» Exercise goal: Give back exactly the lines that run from the beginning of the entries to the line containing "hollows for glaze.", both included, and nothing else.

# # # #

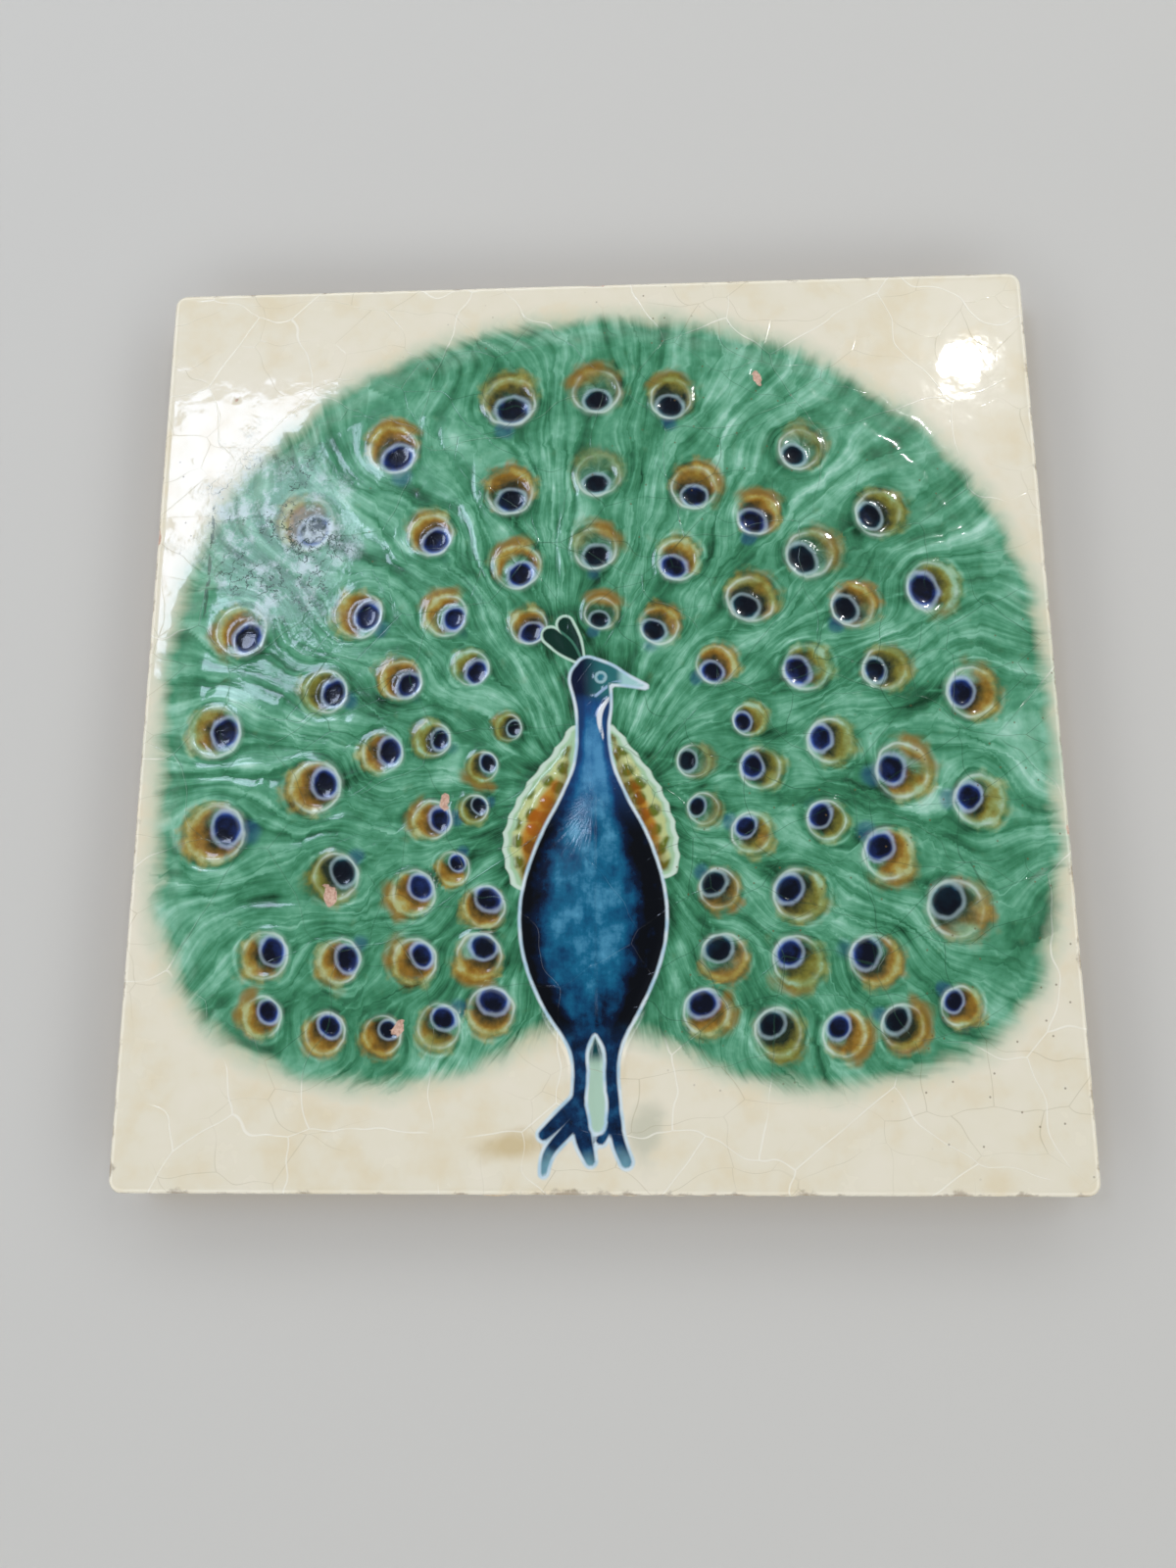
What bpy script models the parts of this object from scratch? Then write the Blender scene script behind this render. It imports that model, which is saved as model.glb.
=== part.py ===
"""A relief-moulded wall tile: a peacock with its tail spread, in raised lines and hollows for glaze.

Real size in metres. The tile lies on its back with +Z out of the face, the top of the picture
towards +Y and the origin at the middle of the back. Places in the picture are written in
millimetres on a six-inch tile, from its middle, and grow and shrink with the tile's side.
"""

import bmesh
import bpy
import numpy as np

MM = 0.001

# The body of the tile
TILE_SIDE = 152.4 * MM
BODY_THICKNESS = 9.5 * MM
CORNER_RADIUS = 2.2 * MM
EDGE_ROUND = 1.0 * MM

# The keyed back: shallow pockets between flat lands that bed in the mortar
POCKET_PAIRS = 4
POCKET_PITCH = 17.0 * MM
POCKET_WIDTH = 9.5 * MM
POCKET_DEPTH = 1.2 * MM
POCKET_DRAFT = 0.8 * MM
BACK_BORDER = 9.0 * MM

# Old mortar left on the lower side
MORTAR_DEPTH = 0.6 * MM
MORTAR_TOP = 7.6 * MM
MORTAR_REACH = 34.0

# Heights of the relief over the plain ground
FAN_RISE = 1.1 * MM
RIDGE_RISE = 0.5 * MM
EYE_DISH = 0.5 * MM
PUPIL_DISH = 0.45 * MM
WING_RISE = 0.7 * MM
BODY_RISE = 1.5 * MM
MOAT_DEPTH = 0.5 * MM

# The spread tail, in picture millimetres: round above, squarer below, with a floor that lifts at the legs
FAN_MIDDLE = (1.0, 4.0)
FAN_HALF_WIDTH = 73.0
FAN_HALF_HEIGHT = 64.5
FAN_ROUND_ABOVE = 2.05
FAN_ROUND_BELOW = 4.4
FAN_FLOOR = -60.0
FAN_LIFT = 9.5
FAN_LIFT_WIDTH = 18.0
FAN_EDGE_WIDTH = 3.0

# The rings of eyes: middle x, middle y, radius, size of an eye, and the feathers' directions in degrees
EYE_RINGS = (
    (-0.9, -17.4, 18.1, 2.5, (0, 24, 134, 157, 179)),
    (-0.1, -12.1, 26.4, 3.1, (-42, -20, 2, 19, 41, 66, 87, 113, 138, 167, 195, 213, 230)),
    (1.8, -10.6, 36.0, 3.7, (-34, -14, 6, 25, 48, 70, 92, 113, 136, 157, 176, 213)),
    (1.9, -8.5, 47.0, 4.1, (-20, -4, 16, 30, 44, 57, 71, 91, 110, 128, 150, 167, 186, 204)),
    (-0.4, -7.9, 61.8, 4.4, (-24, -8, 8, 25, 39, 55, 77, 89, 103, 123, 141, 161, 177, 192)),
)
# The two rows of eyes in the lower lobes: lowest y, how fast the row curls up, size, places in x
EYE_ROWS = (
    (-41.0, 0.004, 3.8, (-52, -40, -28, -18, 20, 31, 43)),
    (-52.0, 0.010, 3.4, (-52, -42, -33, -24, -16, 17, 28, 38, 47, 56)),
)
EYE_ROW_MIDDLE = 36.0
FAN_ROOT_DEPTH = 8.0
RIDGE_WIDTH = 0.62

# The bird, as strokes through stations of x, y and half-width
BODY = (
    (-0.6, 3.7, 3.3),
    (0.0, -0.5, 2.9),
    (-0.1, -5.0, 2.55),
    (0.0, -11.0, 3.2),
    (0.0, -18.0, 5.8),
    (0.0, -27.0, 9.9),
    (-0.2, -35.0, 11.7),
    (-0.4, -43.0, 9.3),
    (-0.1, -53.0, 3.8),
)
BEAK = ((-0.9, 5.3, 2.1), (2.3, 4.5, 1.7), (5.2, 3.5, 0.9), (8.7, 2.3, 0.25))
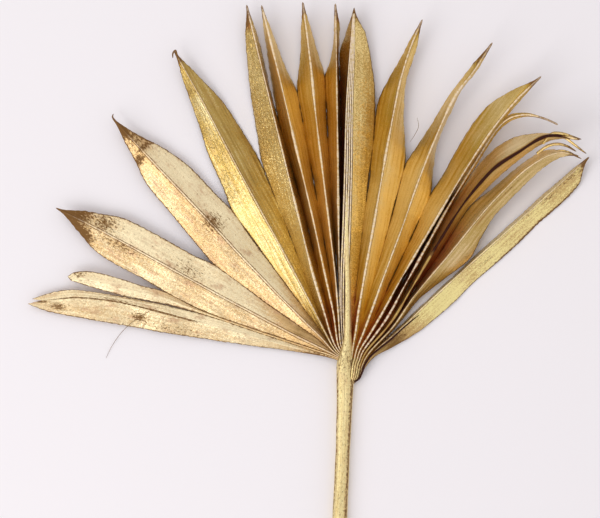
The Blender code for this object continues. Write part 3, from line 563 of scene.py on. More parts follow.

# # # #

» Solution for this problem:
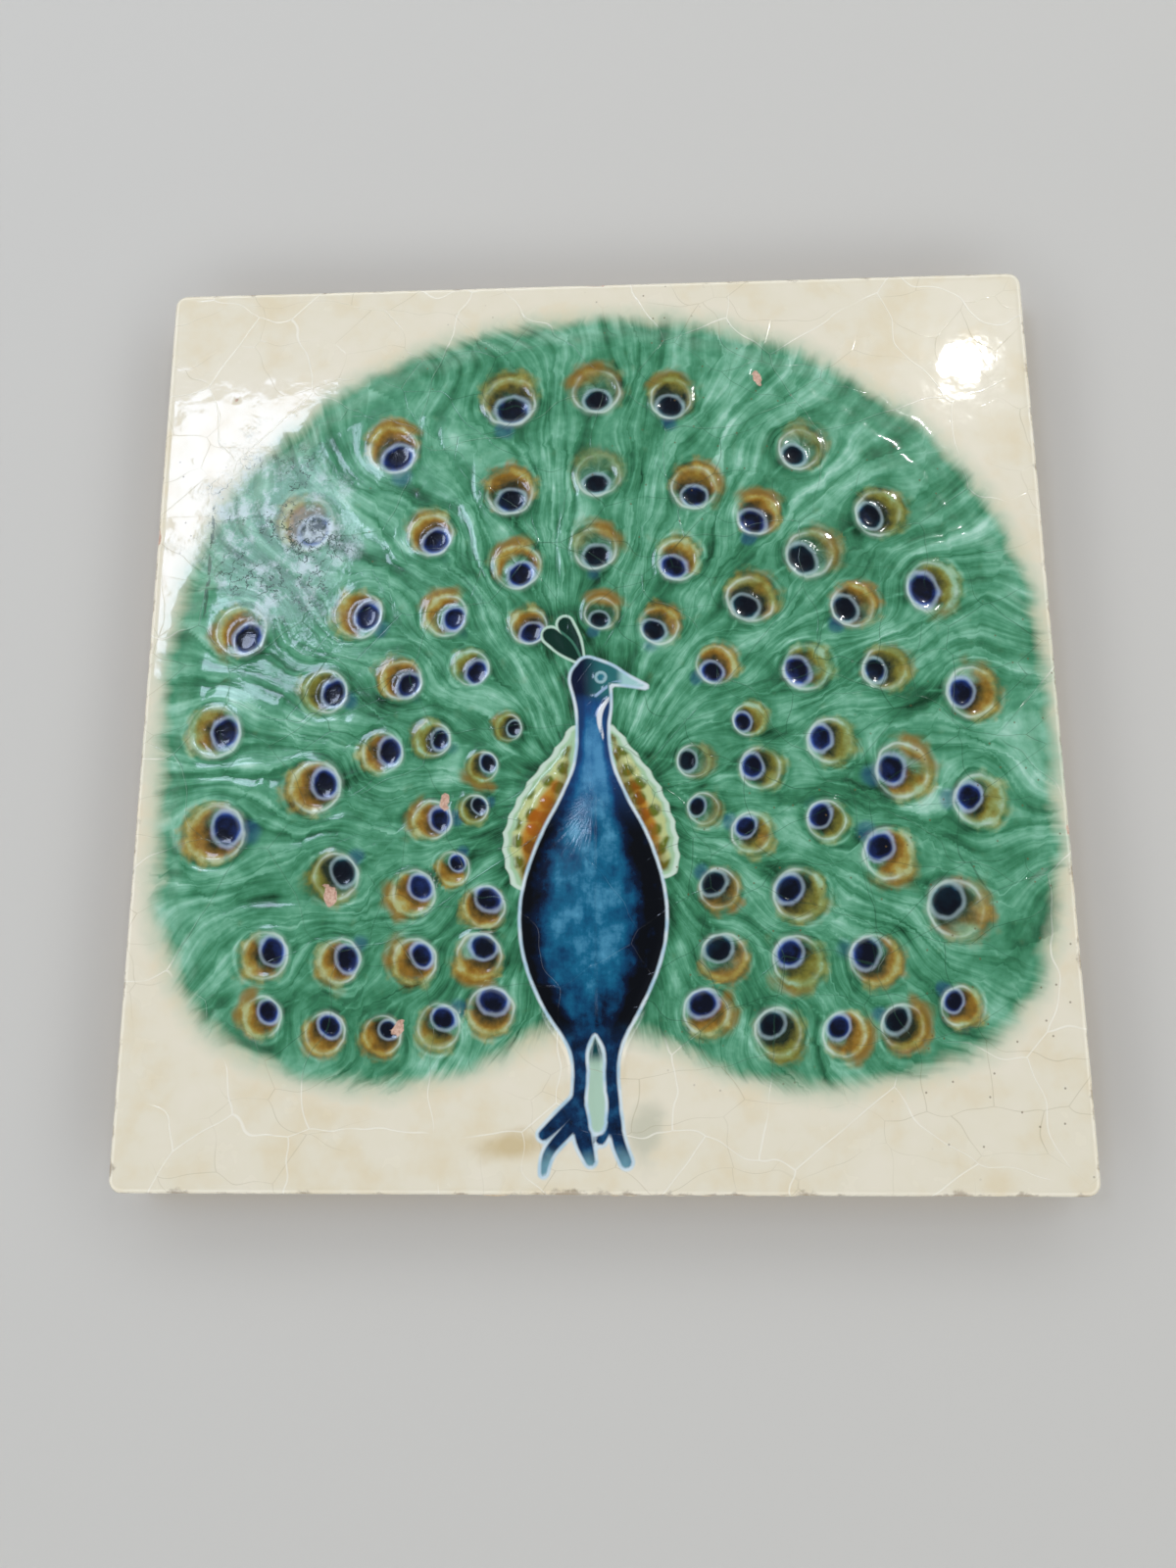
What bpy script models the parts of this object from scratch? Then write the Blender scene script behind this render. It imports that model, which is saved as model.glb.
=== part.py ===
"""A relief-moulded wall tile: a peacock with its tail spread, in raised lines and hollows for glaze.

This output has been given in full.